Sim, podemos nos equivocar ao tomar uma decisão, como podemos estar redondamente mal-informados a respeito dos acontecimentos que estão marcando os caminhos e descaminhos da sociedade, mas seremos nós que estaremos cometendo esse erro e assumindo a responsabilidade. Não terá essa de nos fiarmos na máxima de Homer Simpson, que diz: “A culpa é minha e eu coloco em quem eu quiser”. Nada disso.

Agora, quando colocamos nossos interesses mesquinhos acima da nossa consciência, o trem desanda de vez, porque, desse modo, acabamos por eleger como critério de julgamento das nossas decisões, da nossa “cidadania”, tão só e simplesmente o tamanho das vantagens pecuniárias que poderão ou não ser obtidas por nós em uma disputa de poder, seguindo à risca a velha lei de Gerson.

E se aderimos apaixonadamente a um partido, colocando-o no lugar da nossa consciência, adotando suas diretrizes como se fossem os princípios orientadores da nossa vida, o único critério de avaliação que teremos será a conquista do poder pelo partido e, é claro, a manutenção da presença do dito-cujo nas entranhas da besta-fera estatal.

Por isso, tomar partido, de forma responsável, é defender a soberania da verdade sobre todos os interesses, inclusive e principalmente sobre os nossos. Ser um homem de partido é tomar parte na luta pela defesa da majestade da verdade sobre todos nós, principalmente quando a verdade está nos chamando a atenção para as nossas inúmeras fraquezas e limitações.

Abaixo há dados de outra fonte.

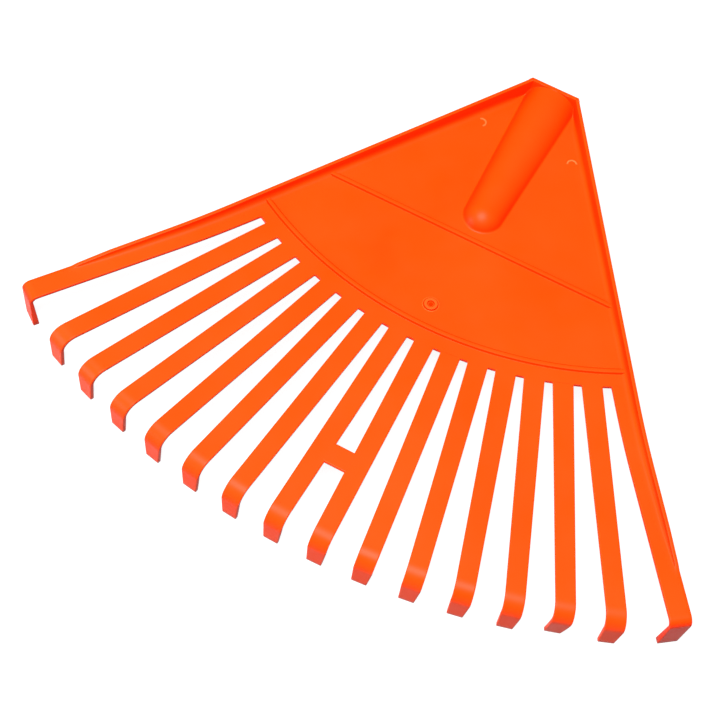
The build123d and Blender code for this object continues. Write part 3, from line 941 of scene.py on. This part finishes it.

Sejamos de direita, de esquerda, ou tico-tico no fubá (isentão), é de fundamental importância que procuremos lutar para preservar a nossa mente das sedições que se levantam contra ela, sublevações essas que abundam nesse mundo e que não medem esforços para nos degradar, e, principalmente, lutemos, sem fatigar, para proteger nossa consciência contra as mil e uma fraquezas do nosso caráter, ou da falta dele.